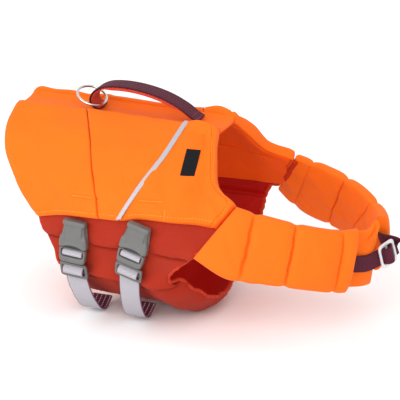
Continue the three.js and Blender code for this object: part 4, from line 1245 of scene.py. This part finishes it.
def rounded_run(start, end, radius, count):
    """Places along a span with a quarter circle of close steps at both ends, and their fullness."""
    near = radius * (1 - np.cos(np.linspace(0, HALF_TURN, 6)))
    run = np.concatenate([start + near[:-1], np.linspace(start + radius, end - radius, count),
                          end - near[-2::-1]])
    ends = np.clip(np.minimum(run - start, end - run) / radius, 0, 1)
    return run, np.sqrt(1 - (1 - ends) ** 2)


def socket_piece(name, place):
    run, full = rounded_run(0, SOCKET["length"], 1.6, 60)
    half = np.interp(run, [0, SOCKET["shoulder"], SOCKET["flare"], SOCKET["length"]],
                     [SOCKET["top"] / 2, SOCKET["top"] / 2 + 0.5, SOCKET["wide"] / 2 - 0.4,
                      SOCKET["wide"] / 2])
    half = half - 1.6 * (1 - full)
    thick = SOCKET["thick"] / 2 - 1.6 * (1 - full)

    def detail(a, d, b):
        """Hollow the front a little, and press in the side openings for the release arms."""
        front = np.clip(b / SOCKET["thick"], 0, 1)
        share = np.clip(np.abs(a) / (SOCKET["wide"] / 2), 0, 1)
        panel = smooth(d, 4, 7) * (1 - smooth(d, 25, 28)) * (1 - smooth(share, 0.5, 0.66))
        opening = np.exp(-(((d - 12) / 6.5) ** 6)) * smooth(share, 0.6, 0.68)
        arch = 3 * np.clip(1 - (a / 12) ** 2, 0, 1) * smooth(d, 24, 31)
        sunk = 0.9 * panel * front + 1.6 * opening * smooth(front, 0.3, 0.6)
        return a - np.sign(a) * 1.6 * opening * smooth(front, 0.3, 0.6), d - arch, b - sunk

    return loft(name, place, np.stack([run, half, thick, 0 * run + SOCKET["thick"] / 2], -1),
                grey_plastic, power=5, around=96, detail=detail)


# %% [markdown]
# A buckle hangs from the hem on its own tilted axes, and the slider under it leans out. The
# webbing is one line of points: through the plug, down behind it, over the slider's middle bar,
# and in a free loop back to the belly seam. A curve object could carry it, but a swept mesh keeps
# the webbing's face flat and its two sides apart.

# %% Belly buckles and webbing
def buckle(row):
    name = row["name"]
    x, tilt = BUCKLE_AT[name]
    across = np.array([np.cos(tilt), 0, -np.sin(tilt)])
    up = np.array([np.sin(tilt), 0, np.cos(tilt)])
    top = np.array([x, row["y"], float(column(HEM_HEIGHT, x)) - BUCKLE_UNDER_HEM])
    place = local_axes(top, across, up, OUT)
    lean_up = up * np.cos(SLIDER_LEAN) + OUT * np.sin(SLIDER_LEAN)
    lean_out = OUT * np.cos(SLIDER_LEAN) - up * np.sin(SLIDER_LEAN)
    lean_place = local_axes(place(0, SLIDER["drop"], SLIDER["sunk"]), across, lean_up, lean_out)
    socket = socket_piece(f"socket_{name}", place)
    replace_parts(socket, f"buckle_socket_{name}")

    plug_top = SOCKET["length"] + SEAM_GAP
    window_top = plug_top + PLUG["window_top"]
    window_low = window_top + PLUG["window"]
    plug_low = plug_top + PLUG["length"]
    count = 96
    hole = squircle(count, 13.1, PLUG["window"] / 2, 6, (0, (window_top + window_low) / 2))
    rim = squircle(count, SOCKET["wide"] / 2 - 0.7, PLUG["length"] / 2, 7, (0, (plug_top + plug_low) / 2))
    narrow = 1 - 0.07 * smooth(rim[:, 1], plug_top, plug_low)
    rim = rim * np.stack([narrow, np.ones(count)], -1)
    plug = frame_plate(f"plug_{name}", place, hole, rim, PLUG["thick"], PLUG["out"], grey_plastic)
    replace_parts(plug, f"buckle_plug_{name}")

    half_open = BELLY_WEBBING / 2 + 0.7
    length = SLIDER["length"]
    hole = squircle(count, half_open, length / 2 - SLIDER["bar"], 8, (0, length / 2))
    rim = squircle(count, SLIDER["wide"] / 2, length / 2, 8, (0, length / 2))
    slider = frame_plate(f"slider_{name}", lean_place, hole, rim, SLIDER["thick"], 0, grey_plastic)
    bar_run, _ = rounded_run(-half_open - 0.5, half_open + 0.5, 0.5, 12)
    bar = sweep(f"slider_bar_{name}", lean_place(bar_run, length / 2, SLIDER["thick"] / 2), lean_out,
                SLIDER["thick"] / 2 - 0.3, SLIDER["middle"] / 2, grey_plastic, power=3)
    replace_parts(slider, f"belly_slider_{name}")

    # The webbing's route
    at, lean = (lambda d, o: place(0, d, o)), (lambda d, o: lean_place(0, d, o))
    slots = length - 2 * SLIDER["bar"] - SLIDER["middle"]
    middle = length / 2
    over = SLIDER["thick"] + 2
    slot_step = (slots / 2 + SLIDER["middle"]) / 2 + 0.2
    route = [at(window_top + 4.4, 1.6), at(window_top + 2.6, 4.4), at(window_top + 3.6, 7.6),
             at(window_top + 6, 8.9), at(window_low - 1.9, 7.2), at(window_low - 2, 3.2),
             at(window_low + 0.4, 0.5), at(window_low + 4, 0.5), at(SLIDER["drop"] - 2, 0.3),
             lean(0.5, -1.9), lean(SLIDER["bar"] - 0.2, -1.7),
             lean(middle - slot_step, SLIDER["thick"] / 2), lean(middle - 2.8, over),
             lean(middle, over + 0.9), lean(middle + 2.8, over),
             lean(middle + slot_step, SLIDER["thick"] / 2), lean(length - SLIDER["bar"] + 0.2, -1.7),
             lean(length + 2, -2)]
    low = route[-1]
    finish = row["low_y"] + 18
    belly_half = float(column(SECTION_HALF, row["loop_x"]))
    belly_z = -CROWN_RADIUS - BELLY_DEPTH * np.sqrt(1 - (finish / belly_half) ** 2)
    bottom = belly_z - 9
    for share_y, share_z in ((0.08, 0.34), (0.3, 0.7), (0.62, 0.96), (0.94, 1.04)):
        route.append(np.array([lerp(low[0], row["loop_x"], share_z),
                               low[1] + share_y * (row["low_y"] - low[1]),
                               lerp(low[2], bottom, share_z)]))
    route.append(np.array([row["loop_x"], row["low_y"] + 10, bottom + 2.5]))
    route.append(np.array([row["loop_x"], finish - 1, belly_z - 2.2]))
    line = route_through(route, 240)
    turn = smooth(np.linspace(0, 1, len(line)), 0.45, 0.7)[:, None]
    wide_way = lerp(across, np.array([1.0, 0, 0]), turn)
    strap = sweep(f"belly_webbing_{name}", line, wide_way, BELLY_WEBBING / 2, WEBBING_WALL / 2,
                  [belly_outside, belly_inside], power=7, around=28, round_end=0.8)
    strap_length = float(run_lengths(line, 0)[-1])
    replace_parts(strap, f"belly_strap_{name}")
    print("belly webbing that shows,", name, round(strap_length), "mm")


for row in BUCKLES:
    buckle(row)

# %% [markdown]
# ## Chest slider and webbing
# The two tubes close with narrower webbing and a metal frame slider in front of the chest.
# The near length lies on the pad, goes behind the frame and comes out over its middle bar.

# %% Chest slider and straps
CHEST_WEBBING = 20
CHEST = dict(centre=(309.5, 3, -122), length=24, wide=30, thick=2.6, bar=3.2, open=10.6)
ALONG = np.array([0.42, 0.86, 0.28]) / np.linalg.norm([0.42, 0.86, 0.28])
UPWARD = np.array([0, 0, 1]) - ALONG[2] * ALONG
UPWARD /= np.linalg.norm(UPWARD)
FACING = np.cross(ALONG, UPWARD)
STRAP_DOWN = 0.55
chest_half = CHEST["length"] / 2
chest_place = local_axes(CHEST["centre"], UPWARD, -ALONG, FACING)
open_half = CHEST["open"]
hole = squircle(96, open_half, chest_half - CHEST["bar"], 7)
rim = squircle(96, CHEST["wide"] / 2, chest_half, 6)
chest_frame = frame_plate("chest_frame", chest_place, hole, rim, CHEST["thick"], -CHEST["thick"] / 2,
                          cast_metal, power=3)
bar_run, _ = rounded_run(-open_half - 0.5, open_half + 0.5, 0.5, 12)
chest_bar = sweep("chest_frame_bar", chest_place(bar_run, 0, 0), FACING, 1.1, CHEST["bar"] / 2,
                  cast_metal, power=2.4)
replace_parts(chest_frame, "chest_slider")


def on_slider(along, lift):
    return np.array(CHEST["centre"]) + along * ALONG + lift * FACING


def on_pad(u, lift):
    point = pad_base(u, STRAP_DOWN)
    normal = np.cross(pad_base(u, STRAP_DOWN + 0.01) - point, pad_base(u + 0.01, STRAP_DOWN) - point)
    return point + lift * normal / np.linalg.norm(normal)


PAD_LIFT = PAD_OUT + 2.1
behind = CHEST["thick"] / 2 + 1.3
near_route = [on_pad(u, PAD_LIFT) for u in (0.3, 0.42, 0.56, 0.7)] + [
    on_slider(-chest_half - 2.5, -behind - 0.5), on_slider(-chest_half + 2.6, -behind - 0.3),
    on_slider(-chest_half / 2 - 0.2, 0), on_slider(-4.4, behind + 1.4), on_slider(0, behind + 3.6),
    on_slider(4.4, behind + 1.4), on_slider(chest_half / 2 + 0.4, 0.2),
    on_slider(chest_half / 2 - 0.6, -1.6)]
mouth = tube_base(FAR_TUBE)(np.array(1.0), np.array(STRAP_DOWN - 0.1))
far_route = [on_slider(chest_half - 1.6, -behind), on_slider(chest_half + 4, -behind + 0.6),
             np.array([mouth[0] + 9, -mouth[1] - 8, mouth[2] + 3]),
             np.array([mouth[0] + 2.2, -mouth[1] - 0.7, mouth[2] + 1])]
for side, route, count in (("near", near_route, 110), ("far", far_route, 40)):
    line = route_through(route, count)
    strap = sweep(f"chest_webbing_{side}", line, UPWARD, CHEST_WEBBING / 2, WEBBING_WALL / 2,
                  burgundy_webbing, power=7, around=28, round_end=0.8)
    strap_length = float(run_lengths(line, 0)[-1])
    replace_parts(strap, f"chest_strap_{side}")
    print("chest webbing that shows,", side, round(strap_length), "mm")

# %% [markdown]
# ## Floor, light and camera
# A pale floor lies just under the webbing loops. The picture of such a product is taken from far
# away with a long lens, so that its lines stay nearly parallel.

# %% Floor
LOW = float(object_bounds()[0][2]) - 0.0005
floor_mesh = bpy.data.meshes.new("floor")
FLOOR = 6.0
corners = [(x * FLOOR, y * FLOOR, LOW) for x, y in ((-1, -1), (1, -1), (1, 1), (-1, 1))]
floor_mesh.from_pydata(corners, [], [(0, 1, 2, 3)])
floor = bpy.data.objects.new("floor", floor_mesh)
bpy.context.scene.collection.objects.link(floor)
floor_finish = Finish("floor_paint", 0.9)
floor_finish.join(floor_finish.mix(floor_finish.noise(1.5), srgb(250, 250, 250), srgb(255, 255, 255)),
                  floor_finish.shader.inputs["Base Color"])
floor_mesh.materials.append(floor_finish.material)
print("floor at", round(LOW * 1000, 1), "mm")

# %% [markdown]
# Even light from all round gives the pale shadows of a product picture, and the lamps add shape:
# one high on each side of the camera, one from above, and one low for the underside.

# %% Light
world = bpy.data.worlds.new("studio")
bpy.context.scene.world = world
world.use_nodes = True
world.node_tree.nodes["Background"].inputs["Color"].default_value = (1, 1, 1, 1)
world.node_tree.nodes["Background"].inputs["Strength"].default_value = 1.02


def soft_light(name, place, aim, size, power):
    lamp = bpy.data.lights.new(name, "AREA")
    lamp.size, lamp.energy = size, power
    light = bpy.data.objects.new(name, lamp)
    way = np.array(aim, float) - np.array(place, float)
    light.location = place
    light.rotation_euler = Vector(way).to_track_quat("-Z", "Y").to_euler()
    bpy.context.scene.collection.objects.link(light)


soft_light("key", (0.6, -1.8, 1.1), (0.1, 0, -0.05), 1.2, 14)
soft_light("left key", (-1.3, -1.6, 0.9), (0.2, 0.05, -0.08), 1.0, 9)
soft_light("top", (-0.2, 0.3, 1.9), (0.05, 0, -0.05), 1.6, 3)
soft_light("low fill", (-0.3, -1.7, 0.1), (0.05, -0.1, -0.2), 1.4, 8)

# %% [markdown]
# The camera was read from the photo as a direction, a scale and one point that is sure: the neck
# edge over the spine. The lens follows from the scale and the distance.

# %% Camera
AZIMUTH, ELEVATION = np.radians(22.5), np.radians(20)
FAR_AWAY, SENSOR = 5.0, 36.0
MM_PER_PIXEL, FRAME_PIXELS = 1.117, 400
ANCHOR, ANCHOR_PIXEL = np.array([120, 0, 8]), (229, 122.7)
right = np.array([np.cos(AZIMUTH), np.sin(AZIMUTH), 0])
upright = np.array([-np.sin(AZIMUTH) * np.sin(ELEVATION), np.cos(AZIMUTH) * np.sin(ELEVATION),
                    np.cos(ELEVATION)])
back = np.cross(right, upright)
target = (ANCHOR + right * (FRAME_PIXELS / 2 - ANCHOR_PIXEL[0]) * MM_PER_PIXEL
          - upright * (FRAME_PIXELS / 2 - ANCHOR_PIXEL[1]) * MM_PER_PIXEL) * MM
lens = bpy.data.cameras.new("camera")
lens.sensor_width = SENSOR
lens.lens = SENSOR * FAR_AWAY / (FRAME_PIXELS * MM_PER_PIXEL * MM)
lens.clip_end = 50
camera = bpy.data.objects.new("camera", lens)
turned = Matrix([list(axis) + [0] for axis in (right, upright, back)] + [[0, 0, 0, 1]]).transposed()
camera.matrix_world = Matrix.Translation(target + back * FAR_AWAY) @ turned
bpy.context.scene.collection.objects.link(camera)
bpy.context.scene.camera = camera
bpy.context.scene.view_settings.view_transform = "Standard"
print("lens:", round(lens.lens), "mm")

★ ★ ★ ★

YOUR TASK — Quote exactly the first line of the data and every line after it through the one holding "return run, np.sqrt(1 - (1 - ends) ** 2)".

RESPONSE FOR THIS EXERCISE —
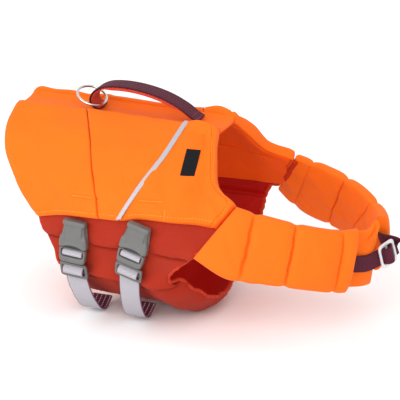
Continue the three.js and Blender code for this object: part 4, from line 1245 of scene.py. This part finishes it.
def rounded_run(start, end, radius, count):
    """Places along a span with a quarter circle of close steps at both ends, and their fullness."""
    near = radius * (1 - np.cos(np.linspace(0, HALF_TURN, 6)))
    run = np.concatenate([start + near[:-1], np.linspace(start + radius, end - radius, count),
                          end - near[-2::-1]])
    ends = np.clip(np.minimum(run - start, end - run) / radius, 0, 1)
    return run, np.sqrt(1 - (1 - ends) ** 2)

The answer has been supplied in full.